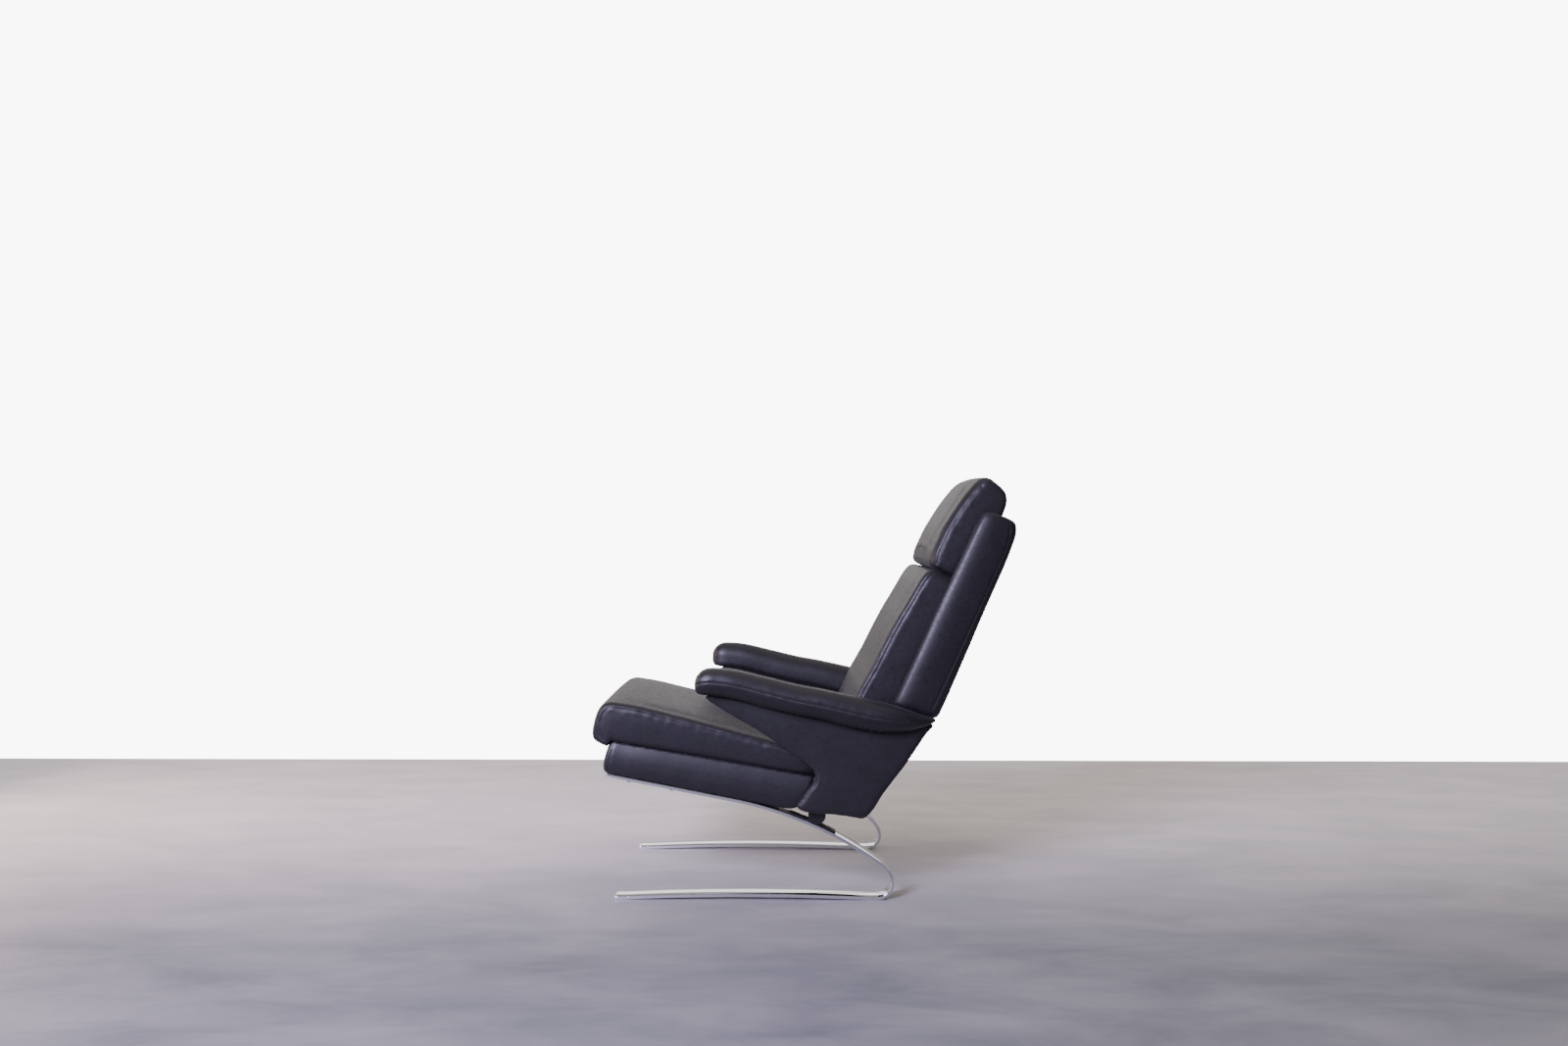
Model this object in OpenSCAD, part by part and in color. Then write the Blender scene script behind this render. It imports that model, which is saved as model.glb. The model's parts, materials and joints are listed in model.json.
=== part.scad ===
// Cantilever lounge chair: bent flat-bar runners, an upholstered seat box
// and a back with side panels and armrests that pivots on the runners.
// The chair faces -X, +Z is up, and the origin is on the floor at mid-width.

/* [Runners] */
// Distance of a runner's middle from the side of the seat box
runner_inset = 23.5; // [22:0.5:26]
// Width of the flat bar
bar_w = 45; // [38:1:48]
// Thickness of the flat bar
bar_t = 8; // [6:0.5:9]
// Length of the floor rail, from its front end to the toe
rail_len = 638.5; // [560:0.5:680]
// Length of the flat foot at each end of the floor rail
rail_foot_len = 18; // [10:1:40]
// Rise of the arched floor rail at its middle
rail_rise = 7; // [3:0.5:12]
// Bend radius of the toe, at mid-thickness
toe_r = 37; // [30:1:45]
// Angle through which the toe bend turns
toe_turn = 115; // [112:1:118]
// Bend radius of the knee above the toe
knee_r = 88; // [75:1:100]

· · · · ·

§ EXERCISE REQUIREMENTS:
Take the listing above and set it down exactly.

§ TASK OUTPUT:
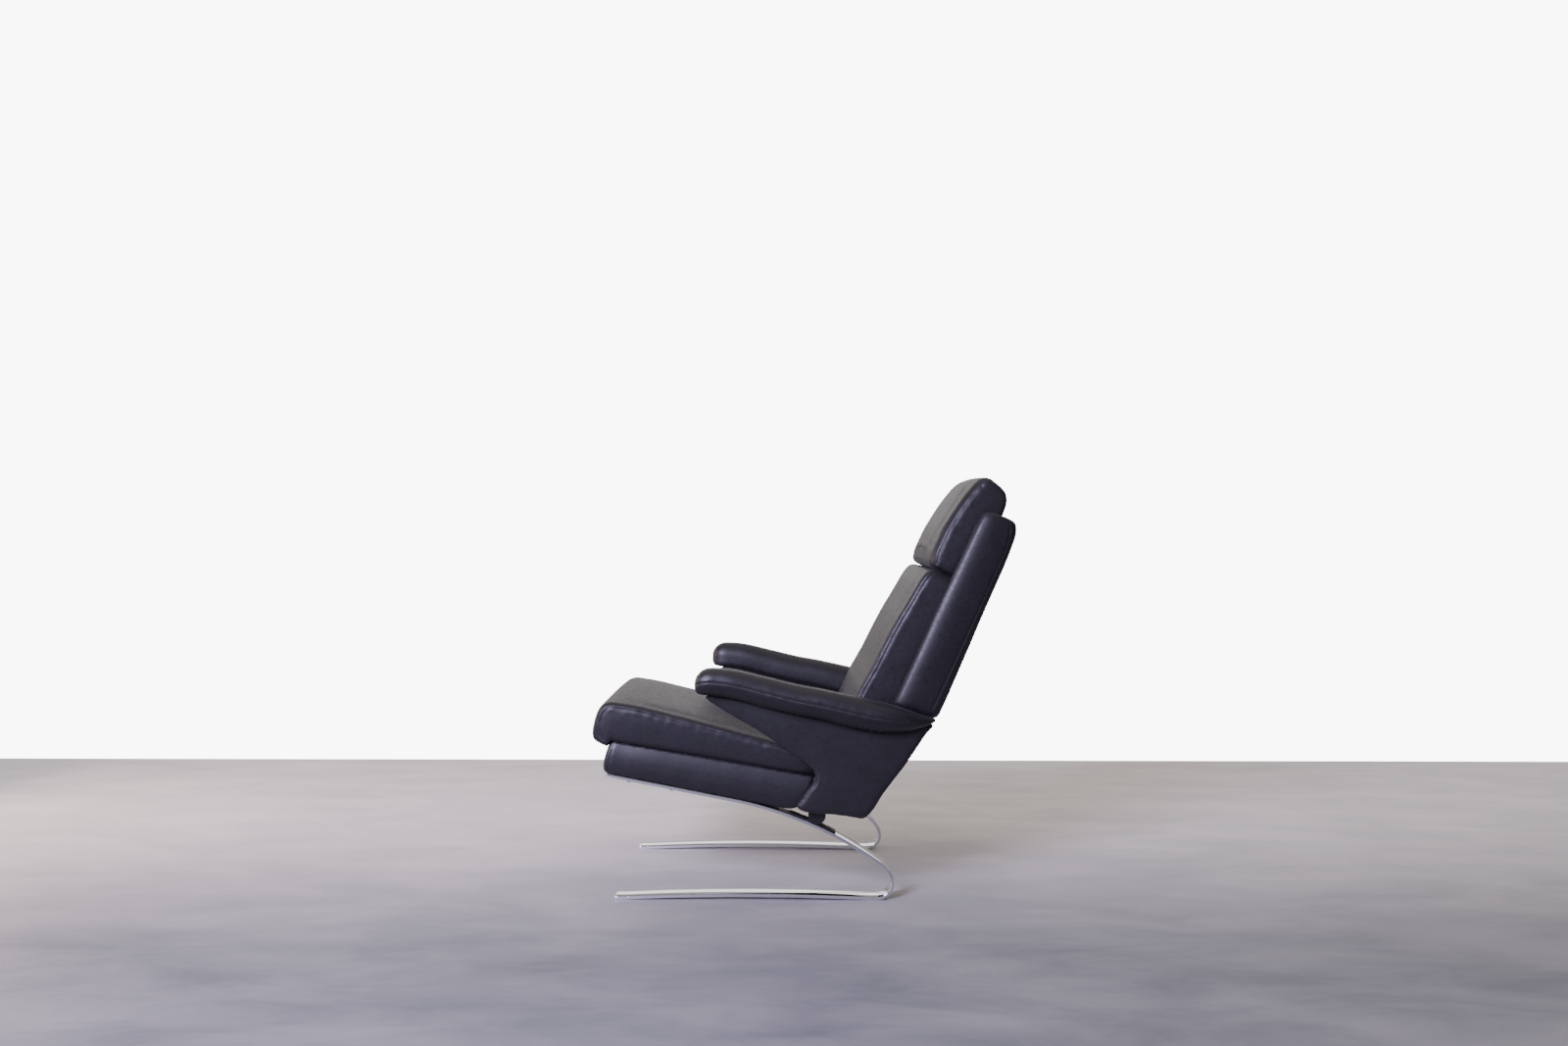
Model this object in OpenSCAD, part by part and in color. Then write the Blender scene script behind this render. It imports that model, which is saved as model.glb. The model's parts, materials and joints are listed in model.json.
=== part.scad ===
// Cantilever lounge chair: bent flat-bar runners, an upholstered seat box
// and a back with side panels and armrests that pivots on the runners.
// The chair faces -X, +Z is up, and the origin is on the floor at mid-width.

/* [Runners] */
// Distance of a runner's middle from the side of the seat box
runner_inset = 23.5; // [22:0.5:26]
// Width of the flat bar
bar_w = 45; // [38:1:48]
// Thickness of the flat bar
bar_t = 8; // [6:0.5:9]
// Length of the floor rail, from its front end to the toe
rail_len = 638.5; // [560:0.5:680]
// Length of the flat foot at each end of the floor rail
rail_foot_len = 18; // [10:1:40]
// Rise of the arched floor rail at its middle
rail_rise = 7; // [3:0.5:12]
// Bend radius of the toe, at mid-thickness
toe_r = 37; // [30:1:45]
// Angle through which the toe bend turns
toe_turn = 115; // [112:1:118]
// Bend radius of the knee above the toe
knee_r = 88; // [75:1:100]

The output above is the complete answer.